Collaborative directors: Ann Cristin Rommenová, Christoph Roos
Head of stage technicians: Thomas Schröder, Carsten Wank
Head of light technicians: Andreas Fuchs
Head of sound technicians: André Herbell
Machinery: Franz Blersch
Lights: Lutz Deppe, Jean Marie Engler
Stage Manager: Matthias Deppe
Masks: Katherine Oertelová
Prompting and costumes: Amelie Syberbergová
Speech lessons: Bernd Kunstmann
Head of production: Maria Magdalena Schwaegermannová
Organization, tour management: Elisabeth Knaufová
Technical organization: Susanne Görresová





Gertrude Stein: Always when I write a play

When I am writing a play I am writing one now I am writing about Daniel Webster, whenever I write a play it is a play because it is a thing I do not see but it is a thing somebody can see that is what makes a play to me. When I see a thing it is not a play to me because the minute I see it ceases to be a play for me, but when I write something that somebody else can see then it is a play for me. When I write other things not plays it is something that I can see and seeing it is inside of me but when I write a play then it is something that is inside of me but if I could see it then it would not be. And so I do write a lot of plays and they are things for somebody to see and somebody does see them, sometimes there will be lots more of them given.

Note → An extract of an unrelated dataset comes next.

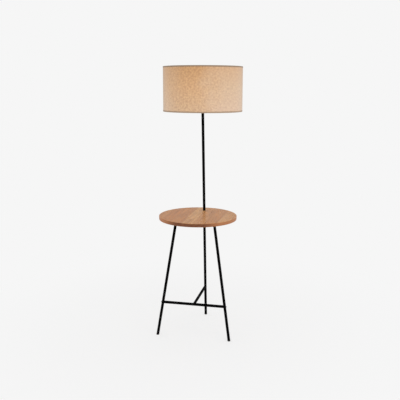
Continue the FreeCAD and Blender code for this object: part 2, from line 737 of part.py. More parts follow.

Interview with Robert Wilson

Gertrude Stein is called "The Mother of us all". Are you, in this sense, the son of Gertrude Stein?
Wilson: Well, I think, Stein influenced me at the beginning of my work.

Can you tell us exactly when you last read Stein's text?
W: I think in the middle of Sixties I read "The Making of Americans". And also I listened her spoken albums. As a matter of fact, it was before the beginning of my theatre work, and it was a part of my thoughts or of my consciousness. I wasn't yet interested in theatre, that came across as psychological or naturalistic. As I have often said, I was interested in dance theatre, especially the theatre of George Balanchin, then later the theatre of Merce Cunningham and John Cage. The reason I like it was that I could watch and listen to it without any pains and there was plenty of room to think about it. The same as in the countryside or somewhere similar. That I could listen to music and see movements. Or I could listen to the text and tones. That I could watch and listen at the same time. Therefore, at that time, I was more interested in the dance that I had seen in New York, than the theatre. And most of it took place on Broadway or at the opera.
Stein interested me as a writer. The wit, the cunningness... I don't think it will ever be possible to commercialize Stein. She will always remain something special. Something that is architecture, structure, rhythm, comedy. It invites a person to create pictures inside his head. Even if he subscribes to something, the text still has a enough room for pictures, for pictures that everyone can make themselves. It is something very concrete, where the surface remains very still. It creates the opportunity for a person to penetrate the text because it has a definite accessibility. At first glance, it doesn't look so complicated, but once a person goes into the text, it strikes him as very complex. And this is something very special about her style. The secret is sitting deep under the surface.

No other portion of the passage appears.